La présence du ministre ordonné souligne aussi qu’on ne prend pas le scapulaire et que donc on ne se donne pas le scapulaire à soi-même : on le reçoit de l’Église. Voici la réponse de l’Eglise et donc de Marie à l’engagement du baptisé. Le baptisé prend Marie chez lui et la Vierge Marie, par l’Eglise, donne au baptisé son vêtement. C’est la réponse de la Mère : elle manifeste par ce don qu’elle accueille à son tour le baptisé comme son enfant. Recevoir le scapulaire, c’est recevoir le signe tangible de la maternité de Marie dans notre vie. Car quel est un des premiers rôles d’une mère sinon d’habiller son enfant ? Le scapulaire manifeste la manière dont la Reine du Carmel prend soin de ses fils et de ses filles. Elle les revêt de tout ce qu’elle est pour qu’ils puissent vivre en paix et cheminer vers Dieu avec les autres. En effet le vêtement est ce qui nous protège des intempéries mais aussi ce qui nous permet d’entrer en relation les uns avec les autres : c’est notre première apparence. Marie n’a peut-être pas travaillé dans une maison de haute-couture mais nul doute que notre vêtement sera le plus beau car il aura été conçu par elle, rien que pour nous. Voici sa manière à elle de nous dire sa proximité et son engagement à jouer effectivement son rôle de mère dans notre vie spirituelle.

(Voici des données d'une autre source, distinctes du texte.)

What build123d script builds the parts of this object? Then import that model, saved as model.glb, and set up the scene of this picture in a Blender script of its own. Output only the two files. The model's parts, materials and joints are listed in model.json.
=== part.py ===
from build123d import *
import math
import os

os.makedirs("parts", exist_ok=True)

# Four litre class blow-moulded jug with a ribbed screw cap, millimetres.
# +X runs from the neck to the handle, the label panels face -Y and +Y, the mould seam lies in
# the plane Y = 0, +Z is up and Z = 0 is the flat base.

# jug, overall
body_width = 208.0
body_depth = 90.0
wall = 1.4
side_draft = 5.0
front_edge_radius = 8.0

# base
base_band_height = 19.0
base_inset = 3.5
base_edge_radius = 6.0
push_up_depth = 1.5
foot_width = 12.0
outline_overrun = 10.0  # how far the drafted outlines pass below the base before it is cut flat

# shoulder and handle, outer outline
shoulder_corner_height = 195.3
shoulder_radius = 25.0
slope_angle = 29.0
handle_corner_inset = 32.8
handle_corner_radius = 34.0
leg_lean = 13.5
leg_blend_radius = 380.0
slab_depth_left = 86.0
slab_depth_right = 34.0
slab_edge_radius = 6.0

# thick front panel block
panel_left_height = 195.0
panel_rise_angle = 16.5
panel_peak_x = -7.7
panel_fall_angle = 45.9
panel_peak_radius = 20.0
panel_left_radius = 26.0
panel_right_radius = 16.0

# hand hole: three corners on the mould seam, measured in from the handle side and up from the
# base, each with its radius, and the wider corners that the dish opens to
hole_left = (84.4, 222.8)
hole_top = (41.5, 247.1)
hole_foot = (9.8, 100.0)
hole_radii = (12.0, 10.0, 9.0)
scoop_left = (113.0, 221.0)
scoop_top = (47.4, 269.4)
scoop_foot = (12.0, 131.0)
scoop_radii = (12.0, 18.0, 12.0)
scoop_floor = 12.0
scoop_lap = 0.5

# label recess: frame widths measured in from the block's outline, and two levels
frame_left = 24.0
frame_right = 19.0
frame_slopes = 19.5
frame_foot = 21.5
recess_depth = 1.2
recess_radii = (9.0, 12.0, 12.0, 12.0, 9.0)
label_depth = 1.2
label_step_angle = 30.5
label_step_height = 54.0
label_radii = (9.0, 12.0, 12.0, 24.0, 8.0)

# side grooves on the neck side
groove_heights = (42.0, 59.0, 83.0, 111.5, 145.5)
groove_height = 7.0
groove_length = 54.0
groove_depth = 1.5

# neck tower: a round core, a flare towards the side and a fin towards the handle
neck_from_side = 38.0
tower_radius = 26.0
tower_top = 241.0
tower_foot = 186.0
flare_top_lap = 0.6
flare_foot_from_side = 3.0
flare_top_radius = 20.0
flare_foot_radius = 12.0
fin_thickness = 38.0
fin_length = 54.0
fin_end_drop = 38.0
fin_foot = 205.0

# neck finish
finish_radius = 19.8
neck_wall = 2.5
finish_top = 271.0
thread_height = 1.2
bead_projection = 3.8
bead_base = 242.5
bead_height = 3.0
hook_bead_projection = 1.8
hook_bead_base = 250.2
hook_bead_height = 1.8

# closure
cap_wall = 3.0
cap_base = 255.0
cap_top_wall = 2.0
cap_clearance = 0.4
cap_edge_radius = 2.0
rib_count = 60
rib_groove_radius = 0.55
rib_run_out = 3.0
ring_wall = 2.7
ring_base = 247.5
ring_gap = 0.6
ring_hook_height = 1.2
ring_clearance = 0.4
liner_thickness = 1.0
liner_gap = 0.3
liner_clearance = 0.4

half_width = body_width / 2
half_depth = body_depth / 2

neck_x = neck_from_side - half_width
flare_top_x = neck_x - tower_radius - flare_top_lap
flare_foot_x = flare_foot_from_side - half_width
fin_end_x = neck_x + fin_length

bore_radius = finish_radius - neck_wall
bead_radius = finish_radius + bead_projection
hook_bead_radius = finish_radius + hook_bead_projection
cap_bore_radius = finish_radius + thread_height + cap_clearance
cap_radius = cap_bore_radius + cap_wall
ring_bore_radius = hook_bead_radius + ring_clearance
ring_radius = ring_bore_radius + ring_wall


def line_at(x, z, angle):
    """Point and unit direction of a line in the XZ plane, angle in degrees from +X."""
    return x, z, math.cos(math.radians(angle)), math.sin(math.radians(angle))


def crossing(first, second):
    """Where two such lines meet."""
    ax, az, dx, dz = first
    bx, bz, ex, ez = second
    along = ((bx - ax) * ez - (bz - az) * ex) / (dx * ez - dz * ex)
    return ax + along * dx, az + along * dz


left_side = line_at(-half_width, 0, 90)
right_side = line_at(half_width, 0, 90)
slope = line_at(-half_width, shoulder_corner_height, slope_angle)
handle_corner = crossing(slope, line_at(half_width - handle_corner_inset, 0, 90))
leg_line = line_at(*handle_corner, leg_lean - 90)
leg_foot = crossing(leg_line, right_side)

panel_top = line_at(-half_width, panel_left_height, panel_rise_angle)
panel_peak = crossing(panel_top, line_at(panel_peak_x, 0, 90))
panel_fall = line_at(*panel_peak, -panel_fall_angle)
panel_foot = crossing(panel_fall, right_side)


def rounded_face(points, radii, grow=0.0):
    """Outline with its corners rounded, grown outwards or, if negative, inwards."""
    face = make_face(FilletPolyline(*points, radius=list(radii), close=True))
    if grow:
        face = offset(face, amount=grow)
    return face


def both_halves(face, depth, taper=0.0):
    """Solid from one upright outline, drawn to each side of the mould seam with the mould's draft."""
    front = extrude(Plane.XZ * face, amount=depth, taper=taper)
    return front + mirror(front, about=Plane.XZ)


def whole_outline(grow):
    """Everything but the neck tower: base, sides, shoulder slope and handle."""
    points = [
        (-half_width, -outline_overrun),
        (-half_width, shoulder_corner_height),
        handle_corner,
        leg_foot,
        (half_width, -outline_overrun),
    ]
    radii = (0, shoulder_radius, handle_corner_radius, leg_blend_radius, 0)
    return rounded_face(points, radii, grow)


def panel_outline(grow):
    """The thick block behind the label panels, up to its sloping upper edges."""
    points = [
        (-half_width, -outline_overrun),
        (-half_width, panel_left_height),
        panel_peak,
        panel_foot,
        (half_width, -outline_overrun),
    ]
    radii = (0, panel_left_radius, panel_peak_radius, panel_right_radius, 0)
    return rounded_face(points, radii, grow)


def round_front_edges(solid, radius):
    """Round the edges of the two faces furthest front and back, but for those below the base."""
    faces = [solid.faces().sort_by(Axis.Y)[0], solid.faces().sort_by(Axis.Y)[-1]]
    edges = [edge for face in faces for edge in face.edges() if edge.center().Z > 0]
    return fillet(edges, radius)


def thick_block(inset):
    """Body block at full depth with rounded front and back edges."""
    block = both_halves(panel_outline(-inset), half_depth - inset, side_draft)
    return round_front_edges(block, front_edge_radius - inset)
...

Si nous la prenons effectivement pour mère dans toute notre vie, Marie prendra soin de toute notre vie. Elle exercera sa maternité pour nous faire grandir en maturité et sainteté ; elle demandera à l’Esprit Saint de façonner toujours plus en nous l’Homme nouveau pour que le Christ ait la première place de notre vie. L’action de Marie est discrète mais elle est tenace et efficace comme la prière du prophète Élie sur le Mont-Carmel ; elle attend et tient bon, même dans nos jours obscurs. Au pied de la croix, elle implore et reste debout pour nous, devant Dieu pour tous. Sa mission, celle confiée par Dieu, est de faire de nous de véritables enfants du Père comme Jésus ; elle a enfanté et éduqué le Premier-Né de toutes les créatures ; elle a donc le savoir-faire pour s’occuper de ses frères. Pas de souci, nous pouvons lui confier notre vie !

Prendre chez soi Marie, recevoir son scapulaire, ce n’est pas un coup de baguette magique : c’est une alliance dans l’alliance du Christ. C’est décider de grandir en sainteté avec Marie, donc choisir chaque jour de vivre davantage l’Evangile en se sachant soutenu par sa Mère mais aussi par des frères et sœurs. D’autres ont reçu ce même vêtement : ce signe commun est notre marque de famille, la famille du Carmel. Et le scapulaire dit aussi cette communion des saints du Carmel, ce lien profond qui forge en notre intériorité, presque à notre insu, un air de famille. Soyons donc dans la joie de cet élargissement familial autour de la Vierge Marie. Que chacun de nous en profite pour renouveler son choix de prendre Marie comme mère dans sa vie afin que les liens de famille se resserrent et que le Christ soit toujours plus enfanté en nous. Et qu’ainsi la Reine du Carmel devienne une heureuse mère de famille nombreuse. Amen.